INSTRUCTION: All of the data below must be repeated exactly.

[START STORED DATA]

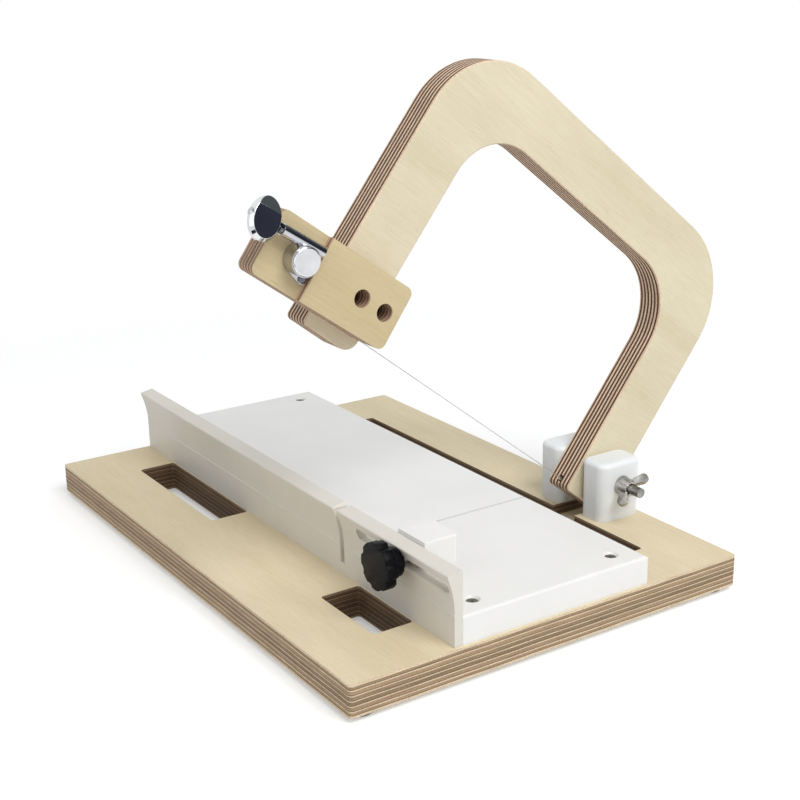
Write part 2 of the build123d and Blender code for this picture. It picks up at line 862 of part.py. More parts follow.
def make_wire():
    """Return the wire: straight through both limbs, bent up to the post and wound on it."""
    radius = wire_diameter / 2
    turn_radius = post_waist_diameter / 2 + seat_gap + radius
    tilt = math.radians(tuner_block_tilt)
    post_y = limb_centre + post_place * math.cos(tilt)
    post_z = tuner_block_rise + post_place * math.sin(tilt)
    start_y = limb_half - anchor_bore_depth + seat_gap
    bend_y = bow_front - wire_bend_outside
    to_post_y = post_y - bend_y
    to_post_z = post_z + wire_drop
    distance = math.hypot(to_post_y, to_post_z)
    direction = math.atan2(to_post_z, to_post_y) + math.asin(turn_radius / distance)
    tangent_length = math.sqrt(distance**2 - turn_radius**2)
    contact_y = bend_y + tangent_length * math.cos(direction)
    contact_z = -wire_drop + tangent_length * math.sin(direction)
    run = FilletPolyline(
        (wire_plane, start_y, -wire_drop),
        (wire_plane, bend_y, -wire_drop),
        (wire_plane, contact_y, contact_z),
        radius=wire_bend_radius,
    )
    first_angle = math.atan2(contact_z - post_z, contact_y - post_y)

    def on_winding(turn):
        angle = first_angle - 2 * math.pi * turn
        return (
            wire_plane + winding_pitch * turn,
            post_y + turn_radius * math.cos(angle),
            post_z + turn_radius * math.sin(angle),
        )

    quarters = [
        ThreePointArc(on_winding(i / 4), on_winding((i + 1 / 2) / 4), on_winding((i + 1) / 4))
        for i in range(4 * winding_turns)
    ]
    route = Wire([*run.edges(), *[quarter.edge() for quarter in quarters]])
    wire = sweep(Plane(route @ 0, z_dir=route % 0) * Circle(radius), path=route)
    print("wire volume", round(wire.volume, 2))
    print("section times length", round(math.pi * radius**2 * route.length, 2))
    print("gap between turns", round(winding_pitch - wire_diameter, 2))
    return wire


bow_pieces = {
    "bow_frame": make_bow(),
    "tuner_block": make_tuner_block(),
    "tuner_block_screws": [
        place * pan_screw(
            clamp_screw_length, clamp_screw_diameter, clamp_screw_head_diameter, clamp_screw_head_height
        )
        for place in clamp_screw_places()
    ],
    "wire_anchor": make_wire_anchor(),
    "cutting_wire": make_wire(),
}

machine_pieces = {
    "tuner_housing": make_tuner_housing(),
    "tuner_cover": make_tuner_cover(),
    "tuner_gear": make_tuner_gear(),
    "tuner_gear_screw": Pos(0, 0, worm_height + gear_thickness / 2) * pan_screw(
        gear_screw_length, gear_screw_diameter, gear_screw_head_diameter, gear_screw_head_height
    ),
    "tuner_post": make_tuner_post(),
    "tuner_worm_shaft": make_worm_shaft(),
    "tuner_button": make_tuner_button(),
    "tuner_button_screw": make_button_screw(),
    "tuner_bush": make_bush(),
    "tuner_washer": make_washer(),
    "tuner_ear_screw": ear_screw_place() * pan_screw(
        ear_screw_length, ear_screw_diameter, ear_screw_head_diameter, ear_screw_head_height
    ),
}

pieces = {
    "base_board": make_base_board(),
    "rubber_feet": make_feet(),
    "cutting_bed": make_bed(),
    "bed_screws": [
        place * countersunk_screw(
            bed_screw_length, bed_screw_diameter, bed_screw_head_diameter, bed_screw_head_height
        )
        for place in bed_screw_places()
    ],
    "fence": make_fence(),
    "stop_block": make_stop_block(),
    "knob_stud": make_stud(),
    "star_knob": make_knob(),
    "pivot_block_left": make_hinge_block(-1),
    "pivot_block_right": make_hinge_block(1),
    "pivot_block_screws": [
        place * countersunk_screw(
            block_screw_length, block_screw_diameter, block_screw_head_diameter, block_screw_head_height
        )
        for place in block_screw_places()
    ],
    "pivot_bolt": make_pivot_bolt(),
    "wing_nut": make_wing_nut(),
}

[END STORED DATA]

WRITTEN RESPONSE:
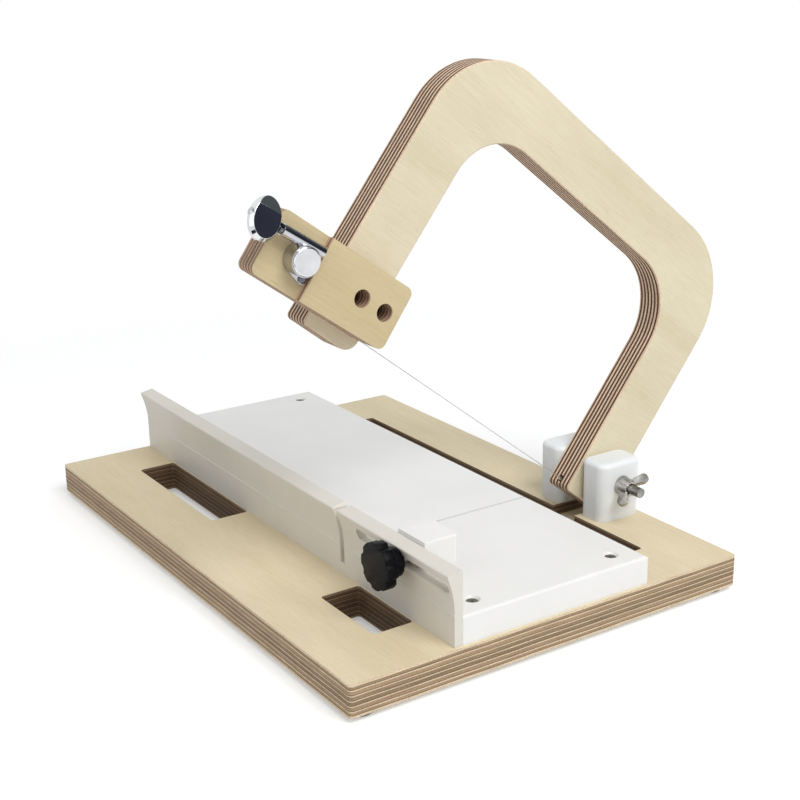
Write part 2 of the build123d and Blender code for this picture. It picks up at line 862 of part.py. More parts follow.
def make_wire():
    """Return the wire: straight through both limbs, bent up to the post and wound on it."""
    radius = wire_diameter / 2
    turn_radius = post_waist_diameter / 2 + seat_gap + radius
    tilt = math.radians(tuner_block_tilt)
    post_y = limb_centre + post_place * math.cos(tilt)
    post_z = tuner_block_rise + post_place * math.sin(tilt)
    start_y = limb_half - anchor_bore_depth + seat_gap
    bend_y = bow_front - wire_bend_outside
    to_post_y = post_y - bend_y
    to_post_z = post_z + wire_drop
    distance = math.hypot(to_post_y, to_post_z)
    direction = math.atan2(to_post_z, to_post_y) + math.asin(turn_radius / distance)
    tangent_length = math.sqrt(distance**2 - turn_radius**2)
    contact_y = bend_y + tangent_length * math.cos(direction)
    contact_z = -wire_drop + tangent_length * math.sin(direction)
    run = FilletPolyline(
        (wire_plane, start_y, -wire_drop),
        (wire_plane, bend_y, -wire_drop),
        (wire_plane, contact_y, contact_z),
        radius=wire_bend_radius,
    )
    first_angle = math.atan2(contact_z - post_z, contact_y - post_y)

    def on_winding(turn):
        angle = first_angle - 2 * math.pi * turn
        return (
            wire_plane + winding_pitch * turn,
            post_y + turn_radius * math.cos(angle),
            post_z + turn_radius * math.sin(angle),
        )

    quarters = [
        ThreePointArc(on_winding(i / 4), on_winding((i + 1 / 2) / 4), on_winding((i + 1) / 4))
        for i in range(4 * winding_turns)
    ]
    route = Wire([*run.edges(), *[quarter.edge() for quarter in quarters]])
    wire = sweep(Plane(route @ 0, z_dir=route % 0) * Circle(radius), path=route)
    print("wire volume", round(wire.volume, 2))
    print("section times length", round(math.pi * radius**2 * route.length, 2))
    print("gap between turns", round(winding_pitch - wire_diameter, 2))
    return wire


bow_pieces = {
    "bow_frame": make_bow(),
    "tuner_block": make_tuner_block(),
    "tuner_block_screws": [
        place * pan_screw(
            clamp_screw_length, clamp_screw_diameter, clamp_screw_head_diameter, clamp_screw_head_height
        )
        for place in clamp_screw_places()
    ],
    "wire_anchor": make_wire_anchor(),
    "cutting_wire": make_wire(),
}

machine_pieces = {
    "tuner_housing": make_tuner_housing(),
    "tuner_cover": make_tuner_cover(),
    "tuner_gear": make_tuner_gear(),
    "tuner_gear_screw": Pos(0, 0, worm_height + gear_thickness / 2) * pan_screw(
        gear_screw_length, gear_screw_diameter, gear_screw_head_diameter, gear_screw_head_height
    ),
    "tuner_post": make_tuner_post(),
    "tuner_worm_shaft": make_worm_shaft(),
    "tuner_button": make_tuner_button(),
    "tuner_button_screw": make_button_screw(),
    "tuner_bush": make_bush(),
    "tuner_washer": make_washer(),
    "tuner_ear_screw": ear_screw_place() * pan_screw(
        ear_screw_length, ear_screw_diameter, ear_screw_head_diameter, ear_screw_head_height
    ),
}

pieces = {
    "base_board": make_base_board(),
    "rubber_feet": make_feet(),
    "cutting_bed": make_bed(),
    "bed_screws": [
        place * countersunk_screw(
            bed_screw_length, bed_screw_diameter, bed_screw_head_diameter, bed_screw_head_height
        )
        for place in bed_screw_places()
    ],
    "fence": make_fence(),
    "stop_block": make_stop_block(),
    "knob_stud": make_stud(),
    "star_knob": make_knob(),
    "pivot_block_left": make_hinge_block(-1),
    "pivot_block_right": make_hinge_block(1),
    "pivot_block_screws": [
        place * countersunk_screw(
            block_screw_length, block_screw_diameter, block_screw_head_diameter, block_screw_head_height
        )
        for place in block_screw_places()
    ],
    "pivot_bolt": make_pivot_bolt(),
    "wing_nut": make_wing_nut(),
}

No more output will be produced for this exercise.